_Work to do_
Return, word for word, the lines from the line holding "tension_boss()" through the line holding "bpy.data.objects.remove(obj)". Include both end lines and no others.

*-*-*

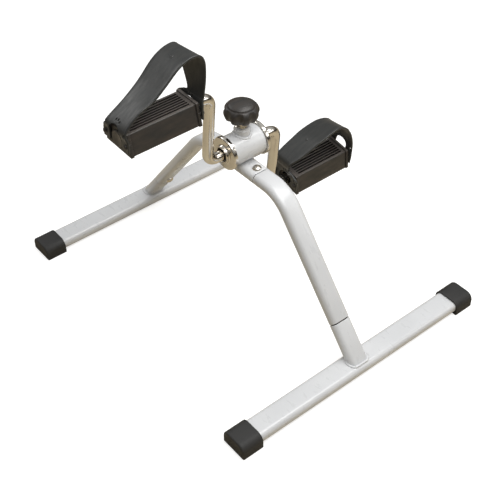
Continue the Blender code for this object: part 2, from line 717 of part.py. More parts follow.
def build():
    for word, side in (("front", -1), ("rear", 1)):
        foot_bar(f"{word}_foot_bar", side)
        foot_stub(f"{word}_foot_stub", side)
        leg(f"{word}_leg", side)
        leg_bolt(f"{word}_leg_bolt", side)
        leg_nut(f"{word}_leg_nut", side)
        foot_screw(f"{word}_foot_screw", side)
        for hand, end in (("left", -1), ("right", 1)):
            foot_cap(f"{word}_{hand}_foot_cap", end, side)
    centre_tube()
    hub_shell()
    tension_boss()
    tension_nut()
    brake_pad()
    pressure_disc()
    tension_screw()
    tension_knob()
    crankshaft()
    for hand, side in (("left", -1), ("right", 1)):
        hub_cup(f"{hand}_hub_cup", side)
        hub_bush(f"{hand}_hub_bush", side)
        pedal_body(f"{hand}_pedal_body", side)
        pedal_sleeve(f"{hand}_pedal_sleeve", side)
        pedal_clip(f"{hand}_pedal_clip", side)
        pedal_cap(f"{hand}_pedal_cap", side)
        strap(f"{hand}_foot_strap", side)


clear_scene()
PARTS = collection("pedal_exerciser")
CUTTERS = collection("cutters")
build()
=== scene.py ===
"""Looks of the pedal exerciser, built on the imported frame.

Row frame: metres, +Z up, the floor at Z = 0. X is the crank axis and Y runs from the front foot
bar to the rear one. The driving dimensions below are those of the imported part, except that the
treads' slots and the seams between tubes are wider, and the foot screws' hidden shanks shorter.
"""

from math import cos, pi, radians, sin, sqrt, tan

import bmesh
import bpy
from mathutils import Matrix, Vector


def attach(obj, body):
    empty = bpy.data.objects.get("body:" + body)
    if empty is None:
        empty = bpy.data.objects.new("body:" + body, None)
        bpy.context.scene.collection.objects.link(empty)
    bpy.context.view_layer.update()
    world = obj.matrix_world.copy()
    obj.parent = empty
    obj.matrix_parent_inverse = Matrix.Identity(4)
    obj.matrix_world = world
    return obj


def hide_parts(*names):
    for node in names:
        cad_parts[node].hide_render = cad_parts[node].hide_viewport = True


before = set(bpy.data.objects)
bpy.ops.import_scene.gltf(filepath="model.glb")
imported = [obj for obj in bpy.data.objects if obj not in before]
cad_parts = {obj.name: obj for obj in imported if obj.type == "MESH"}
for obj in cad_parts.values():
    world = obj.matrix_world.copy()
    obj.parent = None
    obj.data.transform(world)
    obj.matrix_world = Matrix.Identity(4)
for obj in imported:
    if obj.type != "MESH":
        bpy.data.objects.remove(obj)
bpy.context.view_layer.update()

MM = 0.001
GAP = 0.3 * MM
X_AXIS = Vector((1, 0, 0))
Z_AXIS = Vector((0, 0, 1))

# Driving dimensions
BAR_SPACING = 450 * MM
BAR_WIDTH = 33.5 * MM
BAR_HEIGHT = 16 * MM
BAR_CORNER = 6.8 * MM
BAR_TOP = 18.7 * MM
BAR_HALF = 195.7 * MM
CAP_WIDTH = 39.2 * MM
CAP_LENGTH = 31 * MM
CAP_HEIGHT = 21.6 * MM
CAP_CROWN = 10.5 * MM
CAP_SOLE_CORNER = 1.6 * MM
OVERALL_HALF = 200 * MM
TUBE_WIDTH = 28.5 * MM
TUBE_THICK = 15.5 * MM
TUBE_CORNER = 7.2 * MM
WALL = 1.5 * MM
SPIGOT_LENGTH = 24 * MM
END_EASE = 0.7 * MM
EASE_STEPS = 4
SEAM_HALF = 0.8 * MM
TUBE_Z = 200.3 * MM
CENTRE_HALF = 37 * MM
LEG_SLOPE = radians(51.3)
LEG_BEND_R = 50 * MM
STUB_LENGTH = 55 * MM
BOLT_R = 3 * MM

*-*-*

_Written solution_
    tension_boss()
    tension_nut()
    brake_pad()
    pressure_disc()
    tension_screw()
    tension_knob()
    crankshaft()
    for hand, side in (("left", -1), ("right", 1)):
        hub_cup(f"{hand}_hub_cup", side)
        hub_bush(f"{hand}_hub_bush", side)
        pedal_body(f"{hand}_pedal_body", side)
        pedal_sleeve(f"{hand}_pedal_sleeve", side)
        pedal_clip(f"{hand}_pedal_clip", side)
        pedal_cap(f"{hand}_pedal_cap", side)
        strap(f"{hand}_foot_strap", side)


clear_scene()
PARTS = collection("pedal_exerciser")
CUTTERS = collection("cutters")
build()
=== scene.py ===
"""Looks of the pedal exerciser, built on the imported frame.

Row frame: metres, +Z up, the floor at Z = 0. X is the crank axis and Y runs from the front foot
bar to the rear one. The driving dimensions below are those of the imported part, except that the
treads' slots and the seams between tubes are wider, and the foot screws' hidden shanks shorter.
"""

from math import cos, pi, radians, sin, sqrt, tan

import bmesh
import bpy
from mathutils import Matrix, Vector


def attach(obj, body):
    empty = bpy.data.objects.get("body:" + body)
    if empty is None:
        empty = bpy.data.objects.new("body:" + body, None)
        bpy.context.scene.collection.objects.link(empty)
    bpy.context.view_layer.update()
    world = obj.matrix_world.copy()
    obj.parent = empty
    obj.matrix_parent_inverse = Matrix.Identity(4)
    obj.matrix_world = world
    return obj


def hide_parts(*names):
    for node in names:
        cad_parts[node].hide_render = cad_parts[node].hide_viewport = True


before = set(bpy.data.objects)
bpy.ops.import_scene.gltf(filepath="model.glb")
imported = [obj for obj in bpy.data.objects if obj not in before]
cad_parts = {obj.name: obj for obj in imported if obj.type == "MESH"}
for obj in cad_parts.values():
    world = obj.matrix_world.copy()
    obj.parent = None
    obj.data.transform(world)
    obj.matrix_world = Matrix.Identity(4)
for obj in imported:
    if obj.type != "MESH":
        bpy.data.objects.remove(obj)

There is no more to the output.